Ideally, Google’s new feature will remove at least some of this ambiguity so you know that you won’t be wasting time on some boring gongoozling video when you’re looking for the real thing. Google’s canonical example involves looking for salsa dancing videos. Some videos may simply show you professionals at work, while others will actually teach you the steps.

Unsurprisingly, Google decided to use some of its machine learning smarts to enable this feature. That’s because the first six seconds of any given video aren’t usually the most representative ones. So Google’s algorithm actually analyzes the whole video and then decides which six-second clip to pick. While the team didn’t want to delve into the details of how this algorithm decides what to show, Google product manager Prashant Baheti told me that the algorithm looks at what’s in the different scenes in a video, where those scenes start and end, and which scenes best represent the video.
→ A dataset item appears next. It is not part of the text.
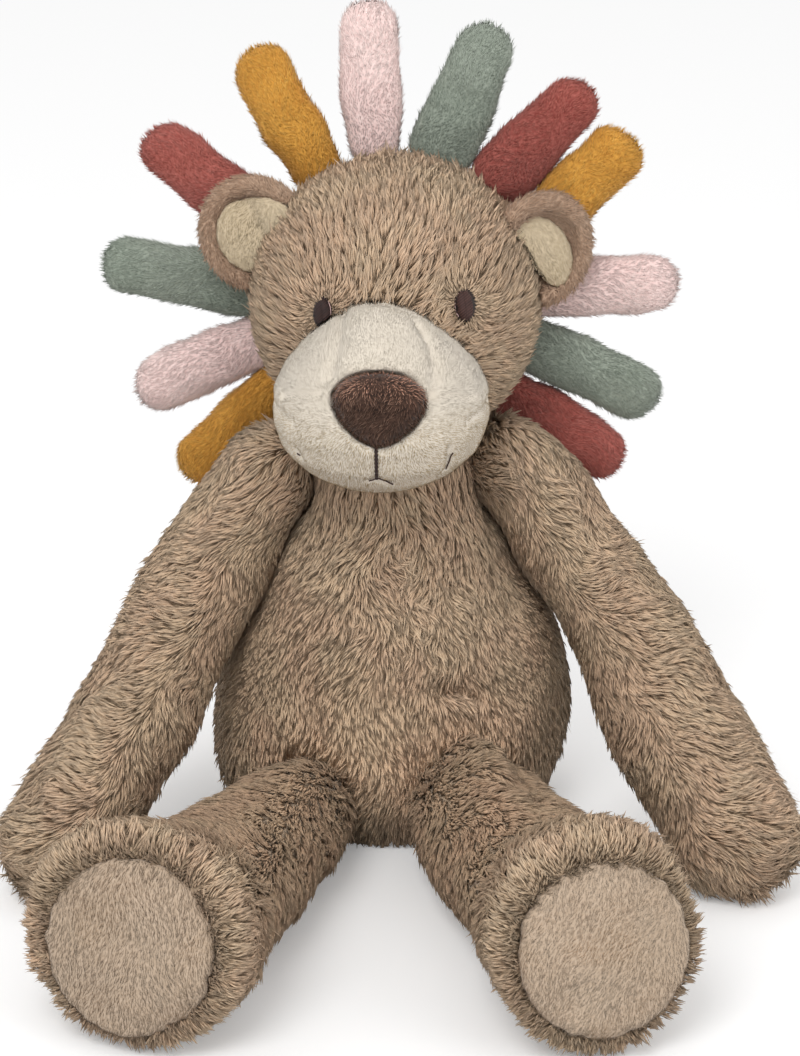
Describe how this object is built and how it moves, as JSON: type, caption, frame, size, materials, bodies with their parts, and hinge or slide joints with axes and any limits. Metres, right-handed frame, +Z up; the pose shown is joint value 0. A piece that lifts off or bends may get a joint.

What the algorithm doesn’t do, though, is look at your query. Unlike the previously launched Featured Snippet, which directly links you to the relevant answer to one of your questions in a video, the snippets are always the same. Moxley noted that this is something the company is looking at, though.

It’s worth noting that these previews do not feature any ads and by default, they will only play when you are using a WiFi connection. If you want, you can enable video previews on mobile networks, too, or even completely opt out of them in the settings for both the Google app and Google Chrome for Android.

For now, this feature is only available on mobile, both through the Google app and in Chrome. It’s not available on the desktop yet. A Google spokesperson argued that this is because the company now focuses on its mobile users, though I can’t think of any major limitation of the desktop platform that would prevent the company from rolling this out across all platforms.